İkinci bölüm ise daha zengin bir polemik sunuyor; çünkü, hem günümüzün popülist liderlerinden birinin kitle kazanma yönündeki açıklamalarından birine denk geliyoruz hem de mahkemenin dürüstlüğünü ve adaletini sorguluyoruz. Öncelikle davanın genellikle yanlı karar veren bir mahkemeye verilmesi, dahası bu sürecin adil kararın verilmesi gereken bir dava olacağı yerde savcı ve dedektifler için adını duyurma fırsatına dönüşmesi haksızlıkların ardı ardının kesilmemesine neden oluyor. Bürokrasinin hastalıklı olduğu yerlerde işlerin içine ne kadar adaletsizlik girebileceği gözler önüne seriliyor. Dava öncesinde avukatlardan birinin dava savcısına “Bu çocuklar için bir iyilik yap ve adil bir mücadele olmasını sağla,” demesi daha sonrasında göreceklerimizle bir siteme dönüşüyor.
Bir diğer konu ise günümüzde George Floyd cinayetinden sonra da evangelist kitlenin ‘üstün’ ruhunu okşayan Donald Trump’ın olayın yaşandığı dönemde yaptığı açıklamalar ve reklamlar. Kendisi, beyaz bir kadına tecavüz edip öldürmeye çalıştığına hiç kuşku duymadığı bu beş gencin idam edilmesini istediğini belirtiyor; dahası -ne kadar sarkastik olduğu anlaşılmayan bir üslupla- eğitimli bir siyahi olmayı çok isteyeceğinden, bu insanların toplumda çok avantajlı olduklarından bahsediyor. Trump’ın o dönemki nefret teşvikleri, idam cezası için yaptırdığı reklamlar ve bugünlerde George Floyd cinayetinin ardından iyice harlanan Black Lives Matter hareketine karşı tutumları değerlendirildiğinde kendi seçmen kitlesini oluşturan sağ kesim odaklı popülist çizgisinden pek de sapmadığını söylemek mümkün: Make America Great Again ideali hedefe ulaşıyor gibi görünmese de Make Racism Great Again’in gayet çalıştığı ortada.

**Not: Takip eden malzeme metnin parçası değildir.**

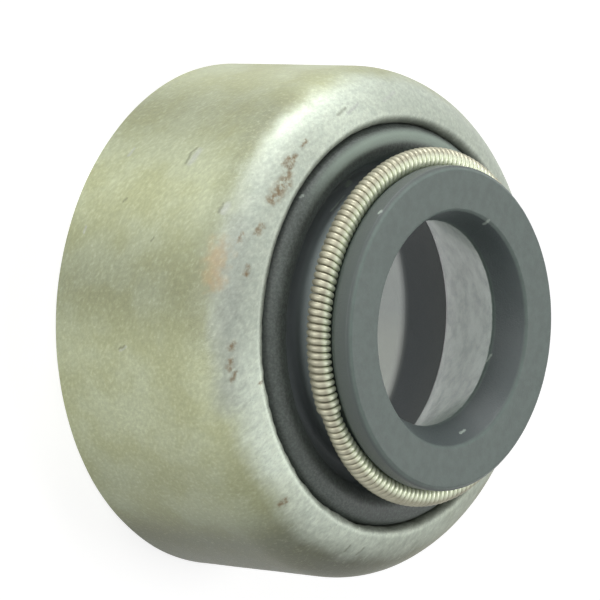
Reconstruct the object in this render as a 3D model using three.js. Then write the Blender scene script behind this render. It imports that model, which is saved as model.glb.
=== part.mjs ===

Dizinin ikinci ve üçüncü bölümlerinde 2002’de olayın gerçek suçlusu Matias Reyes’in Jogger Davası’nın suçlusunun kendi olduğunu itiraf ettiği kısma kadar Central Park Beşlisinin başından geçenleri ve itiraftan sonrasına dair kesitleri görüyoruz.
Mayıs 2019’da yayınlanan dizinin ardından davada görev almış kimseler ve Donald Trump üzerine tepkiler yoğunlaştı. Tepkiler sonrası dava savcılarından dizide de sıkça gördüğümüz Linda Fairstein görev aldığı iki dernekten istifa etti, başsavcı Elizabeth Lederer daha fazla Columbia Hukuk Fakültesinde ders vermeyeceğini bildirdi. Başkan Donald Trump ise geri adım atmayarak haklarında idam cezası için reklam yaptırdığı ve daha sonrasında masumiyetleri kanıtlanan beşliden özür dilemeyeceğini ifade etti. Daha önce de Ken Burns’ün The Central Park Five belgeselinin yanlı ve çöp bir yapım olduğunu söyleminde bulunmuş olan Trump’ın, kendisi yetişkin bir bireyken 14, 15 ve 16 yaşlarında olan beş çocuğun öldürülmesi istemine dair yapılan eleştiriler dâhil When They See Us dizisi özelinde bilinen bir açıklama yapmadı.
Yönetmen Ava DuVernay, senaryoya da katkılarda bulunmuş. Bazı sahneler arasındaki geçişlerde detaylara yer verilmemesine rağmen karakterlerin epikleştirilmesine özen gösterilmiş, böylece gerçek bir olaydan çok bir dizi izlediğimizin farkına varmamız sağlanmış. Ava DuVernay, yaşadığı ülkenin ötekilerinden bir birey olarak beş çocuğun başına gelenleri oldukça güçlü bir dille ekrana dökmüş. Bu güçlü dilin objektif olduğunu söylemek mümkün olmasa da ırkçılık sorununun bugün olduğu yere bakarsak yüksek perdeden gelen sesinin siyahilere karşı uygulanan sistematik ırkçılığa dikkat çekmek için etkili bir yöntem olduğunu söylemeliyiz.